- [The request] Gather all lines from the material that contain the word "starts".

(Records)
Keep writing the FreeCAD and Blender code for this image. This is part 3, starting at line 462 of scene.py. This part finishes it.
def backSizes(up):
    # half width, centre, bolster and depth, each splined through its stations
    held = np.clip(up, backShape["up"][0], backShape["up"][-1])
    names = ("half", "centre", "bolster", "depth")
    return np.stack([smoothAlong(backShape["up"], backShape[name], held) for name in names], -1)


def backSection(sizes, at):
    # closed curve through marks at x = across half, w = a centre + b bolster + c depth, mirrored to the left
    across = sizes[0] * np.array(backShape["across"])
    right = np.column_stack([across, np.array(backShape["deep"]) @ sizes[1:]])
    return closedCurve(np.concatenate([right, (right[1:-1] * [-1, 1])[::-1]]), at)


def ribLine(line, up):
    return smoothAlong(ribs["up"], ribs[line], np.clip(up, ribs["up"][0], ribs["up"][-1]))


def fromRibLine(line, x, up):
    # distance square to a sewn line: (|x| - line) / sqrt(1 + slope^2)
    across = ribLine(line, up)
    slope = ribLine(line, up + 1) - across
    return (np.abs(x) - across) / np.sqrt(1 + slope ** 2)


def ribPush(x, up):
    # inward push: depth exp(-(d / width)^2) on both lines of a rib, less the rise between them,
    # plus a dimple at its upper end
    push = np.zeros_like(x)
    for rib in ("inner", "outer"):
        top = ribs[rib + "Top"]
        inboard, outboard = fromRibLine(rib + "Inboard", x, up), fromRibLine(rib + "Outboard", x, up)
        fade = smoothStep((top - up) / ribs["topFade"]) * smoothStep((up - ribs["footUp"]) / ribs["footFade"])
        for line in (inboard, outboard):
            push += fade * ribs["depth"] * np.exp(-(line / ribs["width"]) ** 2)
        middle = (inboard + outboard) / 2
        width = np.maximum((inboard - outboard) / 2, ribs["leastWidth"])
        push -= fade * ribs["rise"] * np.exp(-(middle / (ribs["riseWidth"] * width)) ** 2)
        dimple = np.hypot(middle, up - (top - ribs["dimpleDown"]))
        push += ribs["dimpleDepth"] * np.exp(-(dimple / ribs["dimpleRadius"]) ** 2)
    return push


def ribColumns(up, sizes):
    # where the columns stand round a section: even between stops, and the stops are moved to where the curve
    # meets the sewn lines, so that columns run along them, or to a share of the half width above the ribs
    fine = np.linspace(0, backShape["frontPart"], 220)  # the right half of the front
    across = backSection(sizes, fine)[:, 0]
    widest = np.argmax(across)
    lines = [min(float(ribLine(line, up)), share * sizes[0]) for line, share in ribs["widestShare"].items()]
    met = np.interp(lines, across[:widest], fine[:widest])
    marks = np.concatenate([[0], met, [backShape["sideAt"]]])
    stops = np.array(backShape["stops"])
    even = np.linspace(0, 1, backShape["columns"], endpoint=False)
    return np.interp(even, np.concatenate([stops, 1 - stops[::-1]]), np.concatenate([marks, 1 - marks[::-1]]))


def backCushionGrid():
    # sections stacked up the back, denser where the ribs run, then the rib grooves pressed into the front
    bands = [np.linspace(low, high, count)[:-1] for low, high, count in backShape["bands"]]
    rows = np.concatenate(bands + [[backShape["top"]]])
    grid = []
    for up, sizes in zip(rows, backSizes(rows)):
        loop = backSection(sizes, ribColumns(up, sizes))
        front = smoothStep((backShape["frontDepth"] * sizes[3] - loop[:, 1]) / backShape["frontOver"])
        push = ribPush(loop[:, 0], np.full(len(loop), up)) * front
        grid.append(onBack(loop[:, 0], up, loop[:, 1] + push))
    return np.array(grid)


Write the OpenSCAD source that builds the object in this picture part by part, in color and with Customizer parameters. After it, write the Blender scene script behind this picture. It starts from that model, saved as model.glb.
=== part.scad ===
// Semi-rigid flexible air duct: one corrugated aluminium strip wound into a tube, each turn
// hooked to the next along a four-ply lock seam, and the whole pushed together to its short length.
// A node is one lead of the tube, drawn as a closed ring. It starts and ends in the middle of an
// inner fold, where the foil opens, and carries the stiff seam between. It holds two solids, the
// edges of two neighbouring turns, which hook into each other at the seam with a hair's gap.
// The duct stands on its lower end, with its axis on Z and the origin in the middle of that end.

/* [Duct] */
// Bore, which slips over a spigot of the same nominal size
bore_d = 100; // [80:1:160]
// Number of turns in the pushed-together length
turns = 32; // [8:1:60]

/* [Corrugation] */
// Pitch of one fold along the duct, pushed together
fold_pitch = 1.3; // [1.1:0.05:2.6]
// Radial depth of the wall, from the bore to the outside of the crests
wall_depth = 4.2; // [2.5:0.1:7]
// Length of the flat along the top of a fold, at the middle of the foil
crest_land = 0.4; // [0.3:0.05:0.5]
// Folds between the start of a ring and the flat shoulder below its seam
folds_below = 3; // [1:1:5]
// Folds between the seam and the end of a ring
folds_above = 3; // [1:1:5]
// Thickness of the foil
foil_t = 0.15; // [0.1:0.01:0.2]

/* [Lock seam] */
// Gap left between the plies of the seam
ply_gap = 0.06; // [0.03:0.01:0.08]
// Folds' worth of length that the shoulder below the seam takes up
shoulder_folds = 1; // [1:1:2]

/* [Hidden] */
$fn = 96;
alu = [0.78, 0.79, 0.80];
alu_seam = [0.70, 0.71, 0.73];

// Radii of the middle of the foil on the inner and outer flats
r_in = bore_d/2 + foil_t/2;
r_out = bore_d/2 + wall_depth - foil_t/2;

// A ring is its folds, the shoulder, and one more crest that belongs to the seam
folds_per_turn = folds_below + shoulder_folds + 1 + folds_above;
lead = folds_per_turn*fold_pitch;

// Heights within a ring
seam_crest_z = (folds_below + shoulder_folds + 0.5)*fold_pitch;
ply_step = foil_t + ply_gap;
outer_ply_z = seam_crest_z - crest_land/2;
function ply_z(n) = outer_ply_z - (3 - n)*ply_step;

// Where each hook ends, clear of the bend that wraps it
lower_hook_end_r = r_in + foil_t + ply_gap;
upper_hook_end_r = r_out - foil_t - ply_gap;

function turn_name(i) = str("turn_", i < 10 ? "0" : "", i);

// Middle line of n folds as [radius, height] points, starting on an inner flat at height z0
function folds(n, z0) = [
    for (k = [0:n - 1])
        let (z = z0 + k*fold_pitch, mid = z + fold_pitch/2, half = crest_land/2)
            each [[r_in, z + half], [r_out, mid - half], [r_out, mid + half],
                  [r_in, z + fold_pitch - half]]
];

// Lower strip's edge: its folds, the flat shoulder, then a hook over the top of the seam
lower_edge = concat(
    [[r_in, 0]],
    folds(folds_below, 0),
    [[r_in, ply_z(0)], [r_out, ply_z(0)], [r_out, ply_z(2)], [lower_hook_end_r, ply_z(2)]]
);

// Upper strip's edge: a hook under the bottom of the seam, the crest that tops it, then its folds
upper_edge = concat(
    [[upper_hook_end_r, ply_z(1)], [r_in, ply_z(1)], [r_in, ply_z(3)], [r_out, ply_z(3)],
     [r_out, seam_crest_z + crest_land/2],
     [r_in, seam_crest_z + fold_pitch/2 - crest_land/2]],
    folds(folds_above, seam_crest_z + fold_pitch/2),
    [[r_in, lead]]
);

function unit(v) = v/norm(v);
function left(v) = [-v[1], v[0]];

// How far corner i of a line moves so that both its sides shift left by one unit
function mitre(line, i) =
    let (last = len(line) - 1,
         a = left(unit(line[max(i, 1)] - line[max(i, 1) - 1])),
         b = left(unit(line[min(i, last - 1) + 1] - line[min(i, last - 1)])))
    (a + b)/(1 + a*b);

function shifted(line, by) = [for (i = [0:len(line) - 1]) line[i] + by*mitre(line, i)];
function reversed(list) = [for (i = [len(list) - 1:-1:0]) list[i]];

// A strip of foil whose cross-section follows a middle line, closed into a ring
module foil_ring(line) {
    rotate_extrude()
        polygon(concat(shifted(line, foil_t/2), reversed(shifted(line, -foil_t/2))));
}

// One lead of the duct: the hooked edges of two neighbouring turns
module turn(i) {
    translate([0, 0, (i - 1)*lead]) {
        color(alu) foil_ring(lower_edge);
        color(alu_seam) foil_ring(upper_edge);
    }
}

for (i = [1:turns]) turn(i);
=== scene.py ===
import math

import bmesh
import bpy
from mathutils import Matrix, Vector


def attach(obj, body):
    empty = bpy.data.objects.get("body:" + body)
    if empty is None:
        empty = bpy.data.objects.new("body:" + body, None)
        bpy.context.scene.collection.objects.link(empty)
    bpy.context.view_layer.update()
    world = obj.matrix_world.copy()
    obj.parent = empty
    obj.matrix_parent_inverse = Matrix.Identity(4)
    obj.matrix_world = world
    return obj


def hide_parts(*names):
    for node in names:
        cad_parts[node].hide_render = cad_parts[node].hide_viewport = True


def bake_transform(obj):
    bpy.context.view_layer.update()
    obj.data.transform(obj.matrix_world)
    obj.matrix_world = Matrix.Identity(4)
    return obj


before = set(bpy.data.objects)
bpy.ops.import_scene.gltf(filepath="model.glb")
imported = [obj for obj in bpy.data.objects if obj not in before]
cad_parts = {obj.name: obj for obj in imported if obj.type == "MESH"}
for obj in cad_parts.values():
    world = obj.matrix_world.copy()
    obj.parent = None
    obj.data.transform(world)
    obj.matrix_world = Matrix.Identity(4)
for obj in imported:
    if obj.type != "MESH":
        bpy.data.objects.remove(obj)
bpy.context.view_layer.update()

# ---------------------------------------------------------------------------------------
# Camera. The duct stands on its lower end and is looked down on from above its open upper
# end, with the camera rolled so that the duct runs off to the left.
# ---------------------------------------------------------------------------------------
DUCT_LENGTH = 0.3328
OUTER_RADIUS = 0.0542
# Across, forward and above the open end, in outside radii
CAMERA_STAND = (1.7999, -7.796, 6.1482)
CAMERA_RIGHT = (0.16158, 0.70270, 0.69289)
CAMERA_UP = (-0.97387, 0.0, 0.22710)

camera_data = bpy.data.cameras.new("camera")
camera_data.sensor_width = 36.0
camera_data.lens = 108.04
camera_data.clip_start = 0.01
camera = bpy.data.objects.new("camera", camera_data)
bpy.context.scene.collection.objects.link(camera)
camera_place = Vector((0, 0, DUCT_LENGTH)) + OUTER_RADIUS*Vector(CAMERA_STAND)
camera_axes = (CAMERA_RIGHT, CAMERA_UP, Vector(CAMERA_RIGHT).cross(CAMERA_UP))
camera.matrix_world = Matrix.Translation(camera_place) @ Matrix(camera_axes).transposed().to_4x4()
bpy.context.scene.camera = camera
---
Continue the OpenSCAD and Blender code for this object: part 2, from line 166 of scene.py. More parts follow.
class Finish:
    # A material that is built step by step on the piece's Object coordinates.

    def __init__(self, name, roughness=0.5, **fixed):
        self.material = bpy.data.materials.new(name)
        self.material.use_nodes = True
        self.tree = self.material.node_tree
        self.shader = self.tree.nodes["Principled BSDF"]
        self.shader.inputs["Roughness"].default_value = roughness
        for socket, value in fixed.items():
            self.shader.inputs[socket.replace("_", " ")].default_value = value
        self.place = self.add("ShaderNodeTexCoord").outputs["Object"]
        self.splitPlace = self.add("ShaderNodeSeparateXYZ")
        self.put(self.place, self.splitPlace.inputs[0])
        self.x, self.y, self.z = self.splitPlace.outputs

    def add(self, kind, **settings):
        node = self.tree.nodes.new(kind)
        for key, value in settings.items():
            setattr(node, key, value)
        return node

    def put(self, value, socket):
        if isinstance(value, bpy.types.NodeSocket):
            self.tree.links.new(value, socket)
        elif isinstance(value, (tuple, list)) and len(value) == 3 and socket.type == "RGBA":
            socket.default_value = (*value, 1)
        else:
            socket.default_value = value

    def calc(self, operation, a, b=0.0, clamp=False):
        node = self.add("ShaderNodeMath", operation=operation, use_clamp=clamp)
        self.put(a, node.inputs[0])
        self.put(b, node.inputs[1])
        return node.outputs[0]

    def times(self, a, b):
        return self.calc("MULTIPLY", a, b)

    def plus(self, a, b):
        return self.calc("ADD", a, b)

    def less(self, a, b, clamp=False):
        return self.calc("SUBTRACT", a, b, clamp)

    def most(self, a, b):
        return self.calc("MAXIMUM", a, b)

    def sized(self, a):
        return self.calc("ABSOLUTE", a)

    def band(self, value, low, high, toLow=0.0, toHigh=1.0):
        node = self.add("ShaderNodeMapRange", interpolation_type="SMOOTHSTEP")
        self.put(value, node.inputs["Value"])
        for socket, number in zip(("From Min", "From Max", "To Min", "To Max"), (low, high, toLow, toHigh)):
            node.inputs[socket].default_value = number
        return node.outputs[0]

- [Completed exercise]
Write the OpenSCAD source that builds the object in this picture part by part, in color and with Customizer parameters. After it, write the Blender scene script behind this picture. It starts from that model, saved as model.glb.
// A node is one lead of the tube, drawn as a closed ring. It starts and ends in the middle of an